I have won pitches I should have walked away from and regretted every one of them. A client who is buying on price, who does not respect the agency’s expertise, or whose internal politics make decision-making impossible, will consume resources and damage morale out of all proportion to the revenue they generate. The ability to say no to the wrong business is one of the most commercially important skills an agency leader can develop.

On the question of RFPs specifically: most unsolicited RFPs from prospects you have had no prior relationship with are not worth pursuing. The economics rarely work. You are typically one of many agencies being used to validate a decision that has already been made, or to drive down the price of the incumbent. If you did not help write the brief, your chances of winning are low and your cost of sale is high.

Measurement: What Pipeline Metrics Actually Matter

Most agencies measure new business activity rather than new business effectiveness. They track the number of meetings booked, the number of proposals sent, the number of pitches entered. These are activity metrics. What matters commercially is conversion rate at each stage, average deal value, sales cycle length, and cost of sale relative to lifetime client value.

If you know your average client relationship lasts three years and generates a certain margin, you can work backwards to understand what a lead is worth and how much you should rationally spend to acquire it. Most agencies have not done this calculation, which means their new business investment decisions are based on gut feel rather than commercial logic.

Tracking pipeline velocity, how quickly leads move through stages and where they stall, is also valuable. If a lot of leads are dying at the proposal stage, the problem might be pricing, scope definition, or the quality of the proposal itself. If they are dying after a pitch, the problem might be the pitch process, the chemistry, or the competitive set. Understanding where you are losing and why is more useful than knowing how many leads entered the top of the funnel.

The Forrester intelligent growth model is worth reading for its framing of how commercial growth should be measured systematically rather than episodically. The principle applies directly to agency new business: you cannot manage what you do not measure, but you also need to be measuring the right things.

There is more on building the commercial infrastructure that supports sustainable growth in the Go-To-Market and Growth Strategy section of The Marketing Juice, including how positioning, pricing, and pipeline connect at the strategic level.

The Long Game: Brand as a Lead Generation Asset

Agency brand is undervalued as a lead generation asset, partly because its contribution to pipeline is difficult to attribute directly. But the agencies that consistently attract the best clients and command the highest fees are the ones that have built a reputation that precedes them. Prospects approach them rather than the other way around. They are on shortlists before they have made any outreach. Their people are sought out for comment, for conference appearances, for advisory roles.

Building that kind of brand takes time and consistency. It requires a genuine point of view, not just on marketing tactics but on the industry, on what good work looks like, on the relationship between creativity and commercial outcomes. It requires the discipline to publish that point of view regularly and to stand behind it even when it is unfashionable.

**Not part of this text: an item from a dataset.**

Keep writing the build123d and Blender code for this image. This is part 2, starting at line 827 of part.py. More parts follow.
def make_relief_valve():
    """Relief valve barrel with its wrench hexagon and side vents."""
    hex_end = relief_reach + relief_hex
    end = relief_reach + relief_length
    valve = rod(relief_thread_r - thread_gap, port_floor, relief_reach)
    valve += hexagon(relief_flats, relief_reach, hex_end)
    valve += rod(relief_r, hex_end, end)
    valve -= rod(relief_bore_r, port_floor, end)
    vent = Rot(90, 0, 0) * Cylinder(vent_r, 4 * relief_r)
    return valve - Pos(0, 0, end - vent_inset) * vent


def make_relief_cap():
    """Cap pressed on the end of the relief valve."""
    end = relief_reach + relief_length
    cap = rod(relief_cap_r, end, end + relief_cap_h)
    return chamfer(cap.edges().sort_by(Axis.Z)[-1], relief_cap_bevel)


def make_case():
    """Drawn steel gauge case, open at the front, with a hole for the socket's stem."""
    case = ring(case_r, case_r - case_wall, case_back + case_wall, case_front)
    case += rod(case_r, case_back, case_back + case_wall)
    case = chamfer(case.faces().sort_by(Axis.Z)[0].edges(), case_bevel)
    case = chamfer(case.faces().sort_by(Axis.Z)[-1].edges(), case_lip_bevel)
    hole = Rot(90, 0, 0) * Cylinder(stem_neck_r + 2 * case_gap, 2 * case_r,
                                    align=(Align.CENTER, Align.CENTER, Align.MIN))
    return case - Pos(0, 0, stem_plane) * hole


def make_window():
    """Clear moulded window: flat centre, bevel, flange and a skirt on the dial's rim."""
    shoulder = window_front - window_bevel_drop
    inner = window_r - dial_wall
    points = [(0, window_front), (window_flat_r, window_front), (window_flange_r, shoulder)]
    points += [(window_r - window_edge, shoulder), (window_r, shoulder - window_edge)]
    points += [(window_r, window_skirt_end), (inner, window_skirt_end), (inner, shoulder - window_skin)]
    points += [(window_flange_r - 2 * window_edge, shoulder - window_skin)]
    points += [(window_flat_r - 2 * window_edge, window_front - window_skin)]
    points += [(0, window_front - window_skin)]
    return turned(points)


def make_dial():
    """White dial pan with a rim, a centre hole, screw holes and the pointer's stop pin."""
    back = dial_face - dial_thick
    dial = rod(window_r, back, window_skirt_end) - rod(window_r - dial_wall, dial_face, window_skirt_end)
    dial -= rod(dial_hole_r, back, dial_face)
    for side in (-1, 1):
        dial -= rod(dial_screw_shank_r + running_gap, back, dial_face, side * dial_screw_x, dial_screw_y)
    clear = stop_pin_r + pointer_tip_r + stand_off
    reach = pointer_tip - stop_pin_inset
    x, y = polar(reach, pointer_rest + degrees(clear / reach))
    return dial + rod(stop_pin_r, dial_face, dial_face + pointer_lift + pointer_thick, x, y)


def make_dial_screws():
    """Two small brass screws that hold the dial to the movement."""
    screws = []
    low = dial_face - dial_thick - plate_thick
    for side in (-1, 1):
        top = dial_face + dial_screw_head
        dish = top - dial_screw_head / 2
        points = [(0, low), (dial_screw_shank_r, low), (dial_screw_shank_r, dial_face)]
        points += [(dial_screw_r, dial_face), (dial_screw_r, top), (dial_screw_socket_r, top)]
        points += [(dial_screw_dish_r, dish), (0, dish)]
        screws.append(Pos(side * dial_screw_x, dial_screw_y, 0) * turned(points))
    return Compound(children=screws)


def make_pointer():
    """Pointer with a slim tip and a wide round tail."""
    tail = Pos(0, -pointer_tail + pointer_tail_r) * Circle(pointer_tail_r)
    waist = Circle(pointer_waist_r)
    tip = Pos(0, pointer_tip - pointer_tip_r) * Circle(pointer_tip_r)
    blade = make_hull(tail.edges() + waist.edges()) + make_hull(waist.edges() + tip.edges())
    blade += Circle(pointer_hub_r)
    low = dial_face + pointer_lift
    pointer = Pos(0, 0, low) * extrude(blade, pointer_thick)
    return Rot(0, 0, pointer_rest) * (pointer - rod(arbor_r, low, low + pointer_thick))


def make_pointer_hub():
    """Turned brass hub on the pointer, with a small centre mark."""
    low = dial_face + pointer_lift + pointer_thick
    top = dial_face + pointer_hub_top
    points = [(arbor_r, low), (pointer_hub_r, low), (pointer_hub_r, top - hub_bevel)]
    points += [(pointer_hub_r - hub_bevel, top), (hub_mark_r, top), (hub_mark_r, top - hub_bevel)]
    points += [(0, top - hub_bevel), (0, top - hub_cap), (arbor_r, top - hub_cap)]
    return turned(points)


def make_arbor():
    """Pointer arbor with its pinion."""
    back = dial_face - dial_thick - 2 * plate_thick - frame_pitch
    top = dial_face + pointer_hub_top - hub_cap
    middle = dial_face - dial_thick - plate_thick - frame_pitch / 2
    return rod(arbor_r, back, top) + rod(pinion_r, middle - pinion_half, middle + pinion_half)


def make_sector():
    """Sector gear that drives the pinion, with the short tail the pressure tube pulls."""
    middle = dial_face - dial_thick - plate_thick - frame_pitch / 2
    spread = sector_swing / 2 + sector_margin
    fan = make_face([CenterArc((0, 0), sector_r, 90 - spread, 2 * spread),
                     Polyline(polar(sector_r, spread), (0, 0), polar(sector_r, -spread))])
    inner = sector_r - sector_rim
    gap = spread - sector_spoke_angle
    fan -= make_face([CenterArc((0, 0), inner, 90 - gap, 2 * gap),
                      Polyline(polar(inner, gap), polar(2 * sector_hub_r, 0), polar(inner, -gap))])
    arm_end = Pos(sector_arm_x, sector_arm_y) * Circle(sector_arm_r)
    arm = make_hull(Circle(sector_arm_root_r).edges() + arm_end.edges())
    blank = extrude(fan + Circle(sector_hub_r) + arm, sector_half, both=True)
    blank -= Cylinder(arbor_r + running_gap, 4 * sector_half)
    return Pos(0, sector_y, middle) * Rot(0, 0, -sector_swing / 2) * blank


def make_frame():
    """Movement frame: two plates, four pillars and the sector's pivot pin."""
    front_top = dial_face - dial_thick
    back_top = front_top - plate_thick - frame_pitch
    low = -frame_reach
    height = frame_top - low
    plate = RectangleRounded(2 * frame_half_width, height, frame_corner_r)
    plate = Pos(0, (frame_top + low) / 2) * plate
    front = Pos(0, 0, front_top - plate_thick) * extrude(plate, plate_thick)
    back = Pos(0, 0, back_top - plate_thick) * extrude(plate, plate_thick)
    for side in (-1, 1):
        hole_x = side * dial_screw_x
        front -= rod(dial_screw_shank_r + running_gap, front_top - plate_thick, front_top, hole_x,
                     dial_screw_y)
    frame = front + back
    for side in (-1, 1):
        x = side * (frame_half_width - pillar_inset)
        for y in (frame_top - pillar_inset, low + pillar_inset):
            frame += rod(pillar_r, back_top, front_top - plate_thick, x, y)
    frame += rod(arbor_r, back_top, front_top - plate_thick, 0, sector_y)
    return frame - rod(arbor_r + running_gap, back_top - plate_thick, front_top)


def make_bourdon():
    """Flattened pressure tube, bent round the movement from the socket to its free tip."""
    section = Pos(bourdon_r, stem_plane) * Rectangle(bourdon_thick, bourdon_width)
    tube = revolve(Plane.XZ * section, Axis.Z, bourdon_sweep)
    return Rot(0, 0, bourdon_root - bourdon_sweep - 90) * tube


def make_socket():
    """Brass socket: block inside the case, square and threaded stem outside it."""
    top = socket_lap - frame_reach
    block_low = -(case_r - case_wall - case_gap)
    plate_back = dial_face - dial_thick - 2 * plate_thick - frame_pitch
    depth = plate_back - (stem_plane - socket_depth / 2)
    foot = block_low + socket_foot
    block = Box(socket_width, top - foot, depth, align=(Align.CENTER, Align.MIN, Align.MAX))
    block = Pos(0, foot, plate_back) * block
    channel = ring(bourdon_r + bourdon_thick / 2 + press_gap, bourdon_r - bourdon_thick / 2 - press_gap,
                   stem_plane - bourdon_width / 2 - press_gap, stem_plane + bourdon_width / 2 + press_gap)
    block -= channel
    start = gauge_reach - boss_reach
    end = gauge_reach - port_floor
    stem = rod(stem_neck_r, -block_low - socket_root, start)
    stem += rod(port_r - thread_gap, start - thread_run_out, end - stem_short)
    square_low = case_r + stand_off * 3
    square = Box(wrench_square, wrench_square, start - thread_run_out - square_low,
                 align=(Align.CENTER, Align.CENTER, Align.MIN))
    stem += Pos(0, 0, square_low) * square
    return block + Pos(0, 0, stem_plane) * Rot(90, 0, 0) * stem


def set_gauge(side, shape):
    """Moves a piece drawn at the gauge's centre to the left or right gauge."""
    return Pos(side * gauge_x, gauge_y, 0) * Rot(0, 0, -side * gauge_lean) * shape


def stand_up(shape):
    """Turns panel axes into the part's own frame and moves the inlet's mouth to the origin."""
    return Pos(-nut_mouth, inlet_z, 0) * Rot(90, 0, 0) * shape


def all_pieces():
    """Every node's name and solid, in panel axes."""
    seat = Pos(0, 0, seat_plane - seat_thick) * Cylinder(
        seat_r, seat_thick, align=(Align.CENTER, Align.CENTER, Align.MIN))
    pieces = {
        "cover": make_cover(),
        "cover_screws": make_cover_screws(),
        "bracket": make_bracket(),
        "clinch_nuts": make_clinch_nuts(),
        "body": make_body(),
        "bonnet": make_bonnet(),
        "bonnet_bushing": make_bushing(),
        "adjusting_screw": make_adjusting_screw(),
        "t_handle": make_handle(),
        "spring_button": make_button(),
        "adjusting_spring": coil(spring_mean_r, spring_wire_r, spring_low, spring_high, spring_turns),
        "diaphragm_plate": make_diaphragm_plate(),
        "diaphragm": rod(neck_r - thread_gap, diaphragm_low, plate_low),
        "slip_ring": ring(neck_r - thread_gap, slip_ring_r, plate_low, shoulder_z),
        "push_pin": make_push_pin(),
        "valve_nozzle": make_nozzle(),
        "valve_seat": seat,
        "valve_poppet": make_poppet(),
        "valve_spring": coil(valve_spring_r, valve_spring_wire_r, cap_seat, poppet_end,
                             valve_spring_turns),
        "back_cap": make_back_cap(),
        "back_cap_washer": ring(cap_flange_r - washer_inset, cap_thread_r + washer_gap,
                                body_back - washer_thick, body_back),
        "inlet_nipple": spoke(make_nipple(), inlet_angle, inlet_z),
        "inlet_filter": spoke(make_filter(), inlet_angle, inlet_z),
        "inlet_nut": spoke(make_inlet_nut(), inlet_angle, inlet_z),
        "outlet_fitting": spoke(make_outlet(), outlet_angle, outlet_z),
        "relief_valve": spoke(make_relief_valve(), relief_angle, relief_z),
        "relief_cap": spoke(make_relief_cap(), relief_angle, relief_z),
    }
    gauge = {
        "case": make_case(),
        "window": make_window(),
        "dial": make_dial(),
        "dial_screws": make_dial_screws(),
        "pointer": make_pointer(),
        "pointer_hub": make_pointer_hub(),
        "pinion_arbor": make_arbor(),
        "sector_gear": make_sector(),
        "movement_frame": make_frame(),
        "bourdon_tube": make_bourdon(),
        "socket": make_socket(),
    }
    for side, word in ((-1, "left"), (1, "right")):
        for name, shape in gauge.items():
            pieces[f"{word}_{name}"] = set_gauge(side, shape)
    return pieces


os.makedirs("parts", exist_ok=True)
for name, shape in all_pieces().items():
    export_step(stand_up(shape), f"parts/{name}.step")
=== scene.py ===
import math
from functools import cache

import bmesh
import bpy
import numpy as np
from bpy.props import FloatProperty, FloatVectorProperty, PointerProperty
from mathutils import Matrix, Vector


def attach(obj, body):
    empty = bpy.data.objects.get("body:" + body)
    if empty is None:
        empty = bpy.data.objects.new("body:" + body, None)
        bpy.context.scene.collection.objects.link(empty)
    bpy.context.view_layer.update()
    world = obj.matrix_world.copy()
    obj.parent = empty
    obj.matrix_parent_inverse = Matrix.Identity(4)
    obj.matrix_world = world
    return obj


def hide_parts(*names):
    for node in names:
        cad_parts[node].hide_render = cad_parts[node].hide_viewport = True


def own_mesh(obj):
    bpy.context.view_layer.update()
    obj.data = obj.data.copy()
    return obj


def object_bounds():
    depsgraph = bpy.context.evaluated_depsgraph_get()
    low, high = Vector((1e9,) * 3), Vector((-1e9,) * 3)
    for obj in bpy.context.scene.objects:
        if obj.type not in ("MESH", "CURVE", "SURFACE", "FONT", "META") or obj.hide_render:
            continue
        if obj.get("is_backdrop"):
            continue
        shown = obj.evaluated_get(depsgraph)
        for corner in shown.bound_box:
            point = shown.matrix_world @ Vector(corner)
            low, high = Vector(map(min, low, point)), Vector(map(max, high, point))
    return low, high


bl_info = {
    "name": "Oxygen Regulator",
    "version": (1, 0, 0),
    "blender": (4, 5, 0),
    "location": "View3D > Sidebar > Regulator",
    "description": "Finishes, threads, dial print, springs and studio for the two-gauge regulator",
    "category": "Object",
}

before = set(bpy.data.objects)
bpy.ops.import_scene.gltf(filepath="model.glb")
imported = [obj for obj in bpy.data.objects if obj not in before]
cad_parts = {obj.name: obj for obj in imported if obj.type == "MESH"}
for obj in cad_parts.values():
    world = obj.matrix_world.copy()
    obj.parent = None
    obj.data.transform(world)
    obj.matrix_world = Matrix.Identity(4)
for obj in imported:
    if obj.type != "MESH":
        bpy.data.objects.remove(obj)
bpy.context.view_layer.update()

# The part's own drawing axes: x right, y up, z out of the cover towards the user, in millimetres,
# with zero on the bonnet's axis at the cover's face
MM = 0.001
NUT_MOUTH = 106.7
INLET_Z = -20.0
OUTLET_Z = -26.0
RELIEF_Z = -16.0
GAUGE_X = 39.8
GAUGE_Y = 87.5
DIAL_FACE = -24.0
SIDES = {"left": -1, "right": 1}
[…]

I spent time judging the Effie Awards, and one of the things that struck me was how clearly the most effective agencies had a coherent philosophy about what they were trying to achieve. That philosophy was visible in their work, in how they talked about clients, and in how they presented themselves. It was not manufactured for the awards process. It was genuinely how they operated. That coherence is what builds a brand worth having.

For agencies willing to invest in the long game, the BCG commercial transformation framework offers a useful lens on how brand and go-to-market strategy interact at the structural level. The core argument, that growth comes from coherent commercial systems rather than isolated tactics, applies as much to agencies selling their services as it does to the brands they serve.

About the Author

Keith Lacy is a marketing strategist and former agency CEO with 20+ years of experience across agency leadership, performance marketing, and commercial strategy. He writes The Marketing Juice to cut through the noise and share what works.

Frequently Asked Questions

What is the most effective lead generation channel for marketing agencies?
There is no single best channel. Most agencies generate their strongest leads through a combination of referrals from existing clients and professional networks, inbound content that demonstrates genuine expertise, and targeted outbound to specific prospects where there is a clear reason for outreach. The relative weight of each channel depends on the agency’s size, positioning, and the markets it serves. What matters most is having a system that runs consistently rather than relying on any one source.
How do agencies generate leads without a dedicated new business team?
Smaller agencies without a dedicated new business function need to build lead generation into the rhythm of how the business operates rather than treating it as a separate activity. That means senior leaders maintaining a consistent presence in the channels where prospects are active, publishing content regularly, and staying in contact with their professional networks. It also means having a clear qualification process so that when leads do come in, time is not wasted on opportunities that are unlikely to convert.
Should agencies respond to unsolicited RFPs?
In most cases, no. Unsolicited RFPs from prospects with whom you have had no prior relationship typically have low win rates and high cost of sale. You are often one of many agencies being used to validate a decision already made, or to create competitive pressure on an incumbent. The exceptions are RFPs where you have a strong existing relationship with someone inside the organisation, where the brief aligns precisely with your positioning, or where the strategic value of winning the account justifies the investment regardless of probability.
How long does it take to build a consistent agency pipeline?
Building a consistent pipeline from a standing start typically takes six to twelve months, sometimes longer. Content-driven inbound takes time to build organic reach. Outbound relationships take time to develop. The referral network needs to be maintained and expanded. Agencies that expect a new business programme to deliver results within ninety days are usually disappointed. The investment is real and the returns are back-weighted, which is why many agencies abandon the effort before it pays off.
What role does agency positioning play in lead generation?
Positioning is the foundation of everything else in lead generation. A clearly positioned agency attracts prospects who are already looking for what it offers, converts at higher rates, and commands better fees than a generalist competitor. Vague positioning forces the agency to compete on price because prospects cannot distinguish it from alternatives. The short-term discomfort of narrowing your positioning is almost always worth the long-term commercial benefit of being the obvious choice for a specific type of client with a specific type of problem.